EVERYONES HAPPY, so just stfu already. gooooodnesssss.

keep talkin shit, the shit you say isnt proablly half as bad as the shit we say bout you anyways!
your fucken disgusting,

.. who gives a fuck about the pose?!?!? SO IMMATURE!
we can keep doing that if we fucken like
saying you guys made it up, is like saying you guys made up fucken cookies or some shit.

like WTF?!?!? i bet so much fucken people do that
so just SHHHHHHHUT UP.
fuck, if you guys likkkkke, TELL ME IN FRONT OF MY FUCKEN FACE "THATS BLAH BLAH FUCK WHO CARES POSE! " and i would just gladly clap my hands, to make you guys feel like you fucken accomplised something.

HOORAY FOR YOU BITCHES!
YOU WIN THE GOLD! since you say shes fucken bronze ..
puhlease, look at your fucken style
SO WHAAAAACK! ew i feel sorry for you, ahah

k whhhhateva. fuck em

GROW THE FUCK UP.

were not in intermediate anymore, i'm letting everything go already
I LOVE EVERYONE! AHAHAHAHA fuckyou.

Wednesday, January 7, 2009

WOW

i haven't updated eversince the beginning of the new year!
hm .. anything new? NAH
but all i can say is LIFE IS GOOOOOOOOOOD!

i honestly, dont care bout anyones bullshit anymore :D
who gives a fuck about people who talk bout you,
" your not known till your talked about"
SO KEEP IT UP! your making me famous :P haha.

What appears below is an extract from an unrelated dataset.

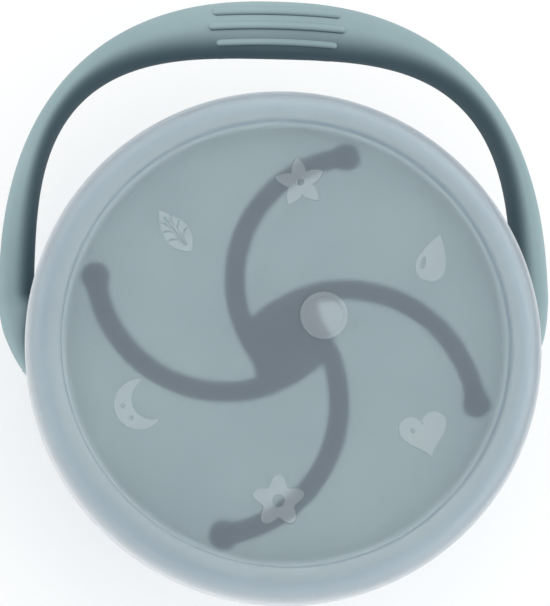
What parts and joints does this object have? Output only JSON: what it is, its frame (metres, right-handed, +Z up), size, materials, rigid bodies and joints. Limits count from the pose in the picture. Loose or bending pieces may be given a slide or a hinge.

anyyyyyyways, i cant wait till thursday!
GHOSTHUNTING! :D yay!

well, ill update laters.

Thursday, January 1, 2009

im buzzin

while typingt his but .. HAPPOPPY NEWYEARS EVERYONE! :D ^_^
shit, 2008 went by so faaaaaast! wtf ?!?

well, its a new year to start off fresh
gona change for the betttter :D
im gona start goin to ALL my classes, well atleast try
stop pissing my mom off so much, and actually listen to her
no more drama, and bullshit with bitches, FUCK THEM.

i'm changing for good.

wellllllll, i hope this year will go good,
shit, last year was the best!
but hopefully this year is better, and i wont go through the same mistakes again.